Atera’s Gil Pekelman on building IT that fixes itself

Atera’s Gil Pekelman on building IT that fixes itself

Atera’s CEO on building AI for IT support before ChatGPT existed — and why the goal was always ‘peace and quiet’

Nicole Deslandes

February 27, 2026    4 Minutes Read


The insight that set everything in motion was deceptively simple.

When small businesses evaluated Atera’s cybersecurity tools, they kept asking the same question: “Will it bring us peace and quiet?”

In this interview, edited for length and clarity, Atera CEO and Cofounder Gil Pekelman discusses why IT teams have been stuck in reactive mode for decades, how Atera built its AI capabilities years before the generative AI boom and what it means to run an AI-native company today.

Can you talk about your career journey up to where you are now?

I’ve been in tech all my life. I was bitten by the tech bug right after university and never got rid of it. I started as an application engineer — my first-ever job in tech. My path went from digital printing into storage and later into cybersecurity, and then developed into Atera today.

I’m one of two founders; I have a cofounder for Atera. We founded the company seeing a really strong need for what we’re doing. We’re a million-dollar company today, and it’s been an amazing journey.

Tech companies are always cutting-edge. To this day, a new version of software gets me excited.

What prompted you to launch the company?

From the cybersecurity days, we were working with small and medium businesses. They would say, “Your product is amazing technology,” but then ask, “Will it bring us peace and quiet?”

We realized there was no intuitive, sophisticated IT management platform when we launched Atera’s first IT-specific product in 2016. We built something super intuitive — an IT person can be up and running in five minutes — and unified everything into one platform instead of multiple complicated tools.
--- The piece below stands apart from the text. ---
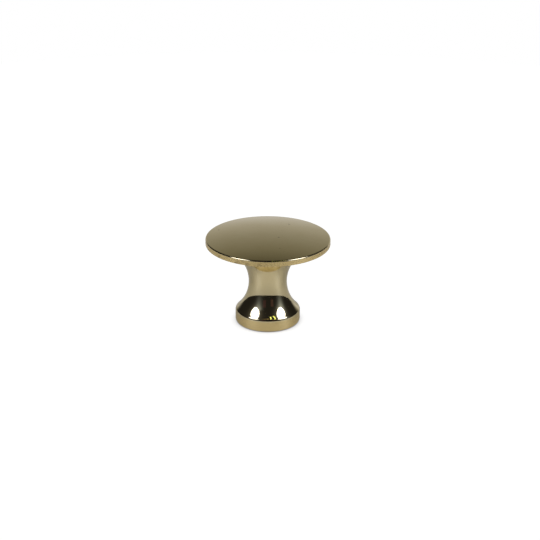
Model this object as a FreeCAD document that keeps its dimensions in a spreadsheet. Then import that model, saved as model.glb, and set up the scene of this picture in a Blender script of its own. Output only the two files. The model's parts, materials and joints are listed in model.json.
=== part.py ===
"""Cabinet knob, turned from one piece of brass.

A thin domed head on a waisted stem, with a banded foot that seats on the drawer front and a blind
tapped hole for the fixing screw in its base. All lengths are millimetres. The knob stands on its
foot: the origin is the centre of the base face and +Z runs up the axis to the head.
"""
import FreeCAD, Part
import math
import os

import Sketcher

# Driving dimensions: alias, value, what it is
SIZES = [
    ("overall_height", 22.65, "base face to the crown of the head"),
    ("head_diameter", 30.0, "across the rim of the head"),
    ("dome_rise", 1.2, "crown above the rim's top corner"),
    ("rim_height", 1.45, "side of the rim, corner to corner"),
    ("rim_top_radius", 0.35, "rounded top edge of the rim"),
    ("rim_under_chamfer", 0.2, "broken lower edge of the rim"),
    ("underside_land", 1.2, "flat ring under the rim, outside the cove"),
    ("waist_diameter", 9.3, "thinnest part of the stem"),
    ("waist_height", 10.25, "base face to the waist"),
    ("foot_diameter", 15.8, "across the band of the foot"),
    ("foot_band_top", 2.7, "base face to the top of the upright band"),
    ("shoulder_radius", 0.9, "rounding from the band into the cove"),
    ("base_edge_radius", 0.6, "rounded lower edge of the foot"),
    ("tap_drill_diameter", 3.3, "bore before the M4 thread is cut"),
    ("tap_drill_depth", 12.0, "base face to the end of the bore's wall"),
    ("drill_point_angle", 118.0, "included angle of the bore's end"),
    ("mouth_diameter", 4.4, "countersunk mouth of the bore"),
    ("mouth_angle", 90.0, "included angle of the mouth"),
]

START, END, CENTRE = 1, 2, 3
ORIGIN = (-1, START)
AXIS_OF_TURNING = -2


def make_sizes(doc):
    """Put the driving dimensions in a sheet, one aliased cell each."""
    sheet = doc.addObject("Spreadsheet::Sheet", "Sizes")
    for row, (alias, value, meaning) in enumerate(SIZES, start=1):
        sheet.set("A%d" % row, alias)
        sheet.set("B%d" % row, str(value))
        sheet.set("C%d" % row, meaning)
        sheet.setAlias("B%d" % row, alias)
    doc.recompute()
    return sheet


def origin_plane(body, role):
    """Return the body's own origin plane that has this role."""
    return next(item for item in body.Origin.OriginFeatures if item.Role == role)


def new_sketch(body, role, name):
    """Add a sketch that lies flat on one of the body's origin planes."""
    sketch = body.newObject("Sketcher::SketchObject", name)
    sketch.AttachmentSupport = [(origin_plane(body, role), "")]
    sketch.MapMode = "FlatFace"
    return sketch


def line(start, end):
    return Part.LineSegment(FreeCAD.Vector(*start), FreeCAD.Vector(*end))


def arc(centre, radius, first, last):
    """Arc run anticlockwise between two angles in degrees."""
    circle = Part.Circle(FreeCAD.Vector(*centre), FreeCAD.Vector(0, 0, 1), radius)
    return Part.ArcOfCircle(circle, math.radians(first), math.radians(last))


def dimension(sketch, name, kind, places, expression):
    """Add a named dimension and bind it to the sheet."""
    value = sketch.evalExpression(expression)
    index = sketch.addConstraint(Sketcher.Constraint(kind, *places, float(value)))
    sketch.renameConstraint(index, name)
    sketch.setExpression("Constraints." + name, expression)


def half_section(body, sheet):
    """Draw the half section that is turned: radius across, height up."""
    sketch = new_sketch(body, "XZ_Plane", "half_section")

    # The outline is drawn where the sizes put it, and the rules and dimensions then hold it there
    head = sheet.head_diameter / 2
    foot = sheet.foot_diameter / 2
    waist = sheet.waist_diameter / 2
    waist_up = sheet.waist_height
    band_top = sheet.foot_band_top
    base_edge = sheet.base_edge_radius
    shoulder = sheet.shoulder_radius
    rim_top = sheet.rim_top_radius
    rim_under = sheet.rim_under_chamfer
    top_corner = sheet.overall_height - sheet.dome_rise
    rim_top_start = top_corner - rim_top
    under = top_corner - sheet.rim_height
    land_inner = head - rim_under - sheet.underside_land

    # The crown is a flat dome through the top corner of the rim
    crown = (head ** 2 + sheet.dome_rise ** 2) / (2 * sheet.dome_rise)
    edge_slope = math.degrees(math.asin(head / crown))

    # The lower cove is upright at the waist and runs into the shoulder's arc
    rise = waist_up - band_top
    reach = foot - waist - shoulder
    lower_cove = (reach ** 2 + rise ** 2 - shoulder ** 2) / (2 * (foot - waist))
    lower_turn = math.degrees(math.atan2(rise, lower_cove - reach))

    # The upper cove is upright at the waist and dies out at the land under the rim
    drop = under - waist_up
    spread = land_inner - waist
    upper_cove = (spread ** 2 + drop ** 2) / (2 * spread)
    upper_turn = math.degrees(math.atan2(drop, upper_cove - spread))
    outline = [
        ("base", line((0, 0, 0), (foot - base_edge, 0, 0))),
        ("base_edge", arc((foot - base_edge, base_edge, 0), base_edge, -90, 0)),
        ("band", line((foot, base_edge, 0), (foot, band_top, 0))),
        ("shoulder", arc((foot - shoulder, band_top, 0), shoulder, 0, lower_turn)),
        ("lower_cove", arc((waist + lower_cove, waist_up, 0), lower_cove, 180, 180 + lower_turn)),
        ("upper_cove", arc((waist + upper_cove, waist_up, 0), upper_cove, 180 - upper_turn, 180)),
        ("land", line((land_inner, under, 0), (head - rim_under, under, 0))),
        ("rim_under", line((head - rim_under, under, 0), (head, under + rim_under, 0))),
        ("rim_side", line((head, under + rim_under, 0), (head, rim_top_start, 0))),
        ("rim_top", arc((head - rim_top, rim_top_start, 0), rim_top, 0, 90 - edge_slope)),
        ("crown", arc((0, sheet.overall_height - crown, 0), crown, 90 - edge_slope, 90)),
        ("axis", line((0, sheet.overall_height, 0), (0, 0, 0))),
    ]
    at = {name: index for index, (name, curve) in enumerate(outline)}
    for name, curve in outline:
        sketch.addGeometry(curve, False)

    # The rim's height is given to the sharp corner that its rounded top edge takes off
    corner = sketch.addGeometry(Part.Point(FreeCAD.Vector(head, top_corner, 0)), True)

    def rule(kind, *places):
        sketch.addConstraint(Sketcher.Constraint(kind, *places))

    rule("Coincident", at["base"], START, *ORIGIN)
    rule("Horizontal", at["base"])
    rule("Tangent", at["base"], END, at["base_edge"], START)
    rule("Tangent", at["base_edge"], END, at["band"], START)
    rule("Vertical", at["band"])
    rule("Tangent", at["band"], END, at["shoulder"], START)
    rule("Tangent", at["shoulder"], END, at["lower_cove"], END)
    rule("Horizontal", at["lower_cove"], CENTRE, at["lower_cove"], START)
    rule("Tangent", at["lower_cove"], START, at["upper_cove"], END)
    rule("Coincident", at["upper_cove"], START, at["land"], START)
    rule("Horizontal", at["land"])
    rule("Coincident", at["land"], END, at["rim_under"], START)
    rule("Coincident", at["rim_under"], END, at["rim_side"], START)
    rule("Vertical", at["rim_side"])
    rule("Tangent", at["rim_side"], END, at["rim_top"], START)
    rule("Tangent", at["rim_top"], END, at["crown"], START)
    rule("PointOnObject", at["crown"], CENTRE, AXIS_OF_TURNING)
    rule("Coincident", at["crown"], END, at["axis"], START)
    rule("Coincident", at["axis"], END, *ORIGIN)
    rule("Vertical", at["axis"])
    rule("PointOnObject", corner, START, at["crown"])
    rule("PointOnObject", corner, START, at["rim_side"])

    def span(name):
        return (at[name], START, at[name], END)

    def size(name, kind, places, expression):
        dimension(sketch, name, kind, places, expression)

    size("overall_height", "DistanceY", (*ORIGIN, at["crown"], END), "Sizes.overall_height")
    size("dome_rise", "DistanceY", (corner, START, at["crown"], END), "Sizes.dome_rise")
    size("rim_height", "DistanceY", (at["land"], END, corner, START), "Sizes.rim_height")
    size("head_radius", "DistanceX", (*ORIGIN, at["rim_side"], START), "Sizes.head_diameter / 2")
    size("rim_top_radius", "Radius", (at["rim_top"],), "Sizes.rim_top_radius")
    size("rim_under_across", "DistanceX", span("rim_under"), "Sizes.rim_under_chamfer")
    size("rim_under_up", "DistanceY", span("rim_under"), "Sizes.rim_under_chamfer")
    size("underside_land", "DistanceX", span("land"), "Sizes.underside_land")
    size("waist_radius", "DistanceX", (*ORIGIN, at["lower_cove"], START), "Sizes.waist_diameter / 2")
    size("waist_height", "DistanceY", (*ORIGIN, at["lower_cove"], START), "Sizes.waist_height")
    size("foot_radius", "DistanceX", (*ORIGIN, at["band"], END), "Sizes.foot_diameter / 2")
    size("foot_band_top", "DistanceY", (*ORIGIN, at["band"], END), "Sizes.foot_band_top")
    size("shoulder_radius", "Radius", (at["shoulder"],), "Sizes.shoulder_radius")
    size("base_edge_radius", "Radius", (at["base_edge"],), "Sizes.base_edge_radius")
    return sketch


def tapped_hole(body, doc):
    """Drill the blind hole for the fixing screw up from the centre of the base."""
    centre = new_sketch(body, "XY_Plane", "bore_centre")
    centre.addGeometry(Part.Circle(FreeCAD.Vector(0, 0, 0), FreeCAD.Vector(0, 0, 1), 1), False)
    centre.addConstraint(Sketcher.Constraint("Coincident", 0, CENTRE, *ORIGIN))
    dimension(centre, "bore_radius", "Radius", (0,), "Sizes.tap_drill_diameter / 2")
    doc.recompute()

    hole = body.newObject("PartDesign::Hole", "tapped_bore")
    hole.Profile = centre
    hole.Reversed = True
    hole.DepthType = "Dimension"
    hole.DrillPoint = "Angled"
    hole.HoleCutType = "Countersink"
    hole.setExpression("Diameter", "Sizes.tap_drill_diameter")
    hole.setExpression("Depth", "Sizes.tap_drill_depth")
    hole.setExpression("DrillPointAngle", "Sizes.drill_point_angle")
    hole.setExpression("HoleCutDiameter", "Sizes.mouth_diameter")
    hole.setExpression("HoleCutCountersinkAngle", "Sizes.mouth_angle")
    doc.recompute()
    return hole


def make_knob(doc, sheet):
    """Turn the knob's outline, then drill its base."""
    body = doc.addObject("PartDesign::Body", "knob")
    body.Label = "knob"
    section = half_section(body, sheet)
    doc.recompute()

    turned = body.newObject("PartDesign::Revolution", "turned_outline")
    turned.Profile = section
    turned.ReferenceAxis = (section, ["V_Axis"])
    turned.Angle = 360
    doc.recompute()
    blank = turned.Shape.Volume

    tapped_hole(body, doc)
    if body.Shape.Volume >= blank:
        raise RuntimeError("the bore takes nothing out of the knob")
    body.Placement = FreeCAD.Placement()
    return body


def check(doc, bodies):
    """Stop if anything in the document failed or a solid is bad."""
    for item in doc.Objects:
        if "Invalid" in item.State or "Error" in item.State:
            raise RuntimeError("%s failed: %s" % (item.Label, item.State))
    for body in bodies:
        shape = body.Shape
        if shape.isNull() or not shape.isValid() or len(shape.Solids) != 1:
            raise RuntimeError("%s isn't one sound solid" % body.Label)


def main():
    doc = FreeCAD.newDocument("cabinet_knob")
    sheet = make_sizes(doc)
    bodies = [make_knob(doc, sheet)]
    doc.recompute()
    check(doc, bodies)
    os.makedirs("parts", exist_ok=True)
    for body in bodies:
        body.Shape.exportStep("parts/%s.step" % body.Label)
        box = body.Shape.optimalBoundingBox()
        print("%s: %.1f mm3, %.2f x %.2f x %.2f mm, base at %.3f" % (
            body.Label, body.Shape.Volume, box.XLength, box.YLength, box.ZLength, box.ZMin))


main()
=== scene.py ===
"""A turned brass cabinet knob, set in the frame of its solid.

The file is laid out as a Blender add-on and run as a script. A geometry node
tree turns the knob from its half-section and cuts the screw thread in its
bore. Shader node groups give the brass its turning marks, hairlines, specks
and tarnish, and the stage is a pale table between two soft boxes.
"""

import json
import math

import bpy
from mathutils import Matrix, Vector


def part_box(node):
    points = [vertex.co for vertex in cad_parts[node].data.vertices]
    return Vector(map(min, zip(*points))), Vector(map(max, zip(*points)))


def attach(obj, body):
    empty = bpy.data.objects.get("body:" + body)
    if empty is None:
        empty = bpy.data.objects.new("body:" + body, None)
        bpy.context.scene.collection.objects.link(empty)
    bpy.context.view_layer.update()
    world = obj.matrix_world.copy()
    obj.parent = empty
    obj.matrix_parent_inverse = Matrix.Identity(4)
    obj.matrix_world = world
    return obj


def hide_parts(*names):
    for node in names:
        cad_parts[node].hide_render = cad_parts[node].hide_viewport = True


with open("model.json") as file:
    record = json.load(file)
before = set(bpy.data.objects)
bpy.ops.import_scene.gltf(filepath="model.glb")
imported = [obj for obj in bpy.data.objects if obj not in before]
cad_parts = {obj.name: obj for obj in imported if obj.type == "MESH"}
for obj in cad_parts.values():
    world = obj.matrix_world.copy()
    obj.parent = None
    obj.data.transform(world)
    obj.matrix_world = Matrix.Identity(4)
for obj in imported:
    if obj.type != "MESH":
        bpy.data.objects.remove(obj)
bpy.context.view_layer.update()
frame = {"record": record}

bl_info = {
    "name": "Turned cabinet knob",
    "version": (1, 0, 0),
    "blender": (4, 5, 0),
    "location": "View3D > Sidebar > Cabinet Knob",
    "description": "Turns a brass cabinet knob with its tapped bore and lights it on a table",
    "category": "Add Mesh",
}

MM = 0.001
KNOB_LOW, KNOB_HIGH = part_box("knob")
SCREW_HOLE = next(m for m in frame["record"]["mounts"] if m["name"] == "screw_hole")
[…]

That one sentence — “Will it bring us peace and quiet?” — showed us there was a huge market where a product didn’t exist. IT people were always reactive. We made them proactive. The core of our product is identifying problems before they happen.

How has Atera evolved since then?

Since 2017, we started developing an AI system that sits in the middle — understanding the problem, understanding how IT professionals fix it and fixing it automatically.

We launched our AI platform in May 2025. It can handle about 90% of IT tickets end-to-end. If someone says, “My computer is slow,” it diagnoses the device, the network, the internet, the software, understands the cause and fixes it.

You’re listed on three patents. Is there one you’re most proud of?

The big patent developer is my cofounder. The one I’m most proud of is the core AI infrastructure. It’s mind-boggling.

Think about IT today — you open a ticket, wait hours, someone connects remotely. Here, with AI, you have your own personal IT person. Any problem, any question, it fixes it for you. It never gets tired, never sleeps.

What stands out from the last few years at Atera?

In 2022, when we first saw it truly work, someone could write to the AI, “My computer is slow,” and the system understands, creates code and executes a solution. It felt like alien technology.

How do you use AI in everyday life and across the company?

Personally, for research, reports, presentations, strategy.

At Atera, we’re AI-native with about 60 AI projects across HR, legal, finance, R&D, product, customer support and customer success.

For example, shift scheduling: one person used to spend three days a month doing it. We built an AI app that generates schedules in seconds. That saves 36 days a year of work for one senior manager.

We have about 20 internal AI applications like that.

How do you take your coffee?

Americano, with a little bit of frothed milk on the side.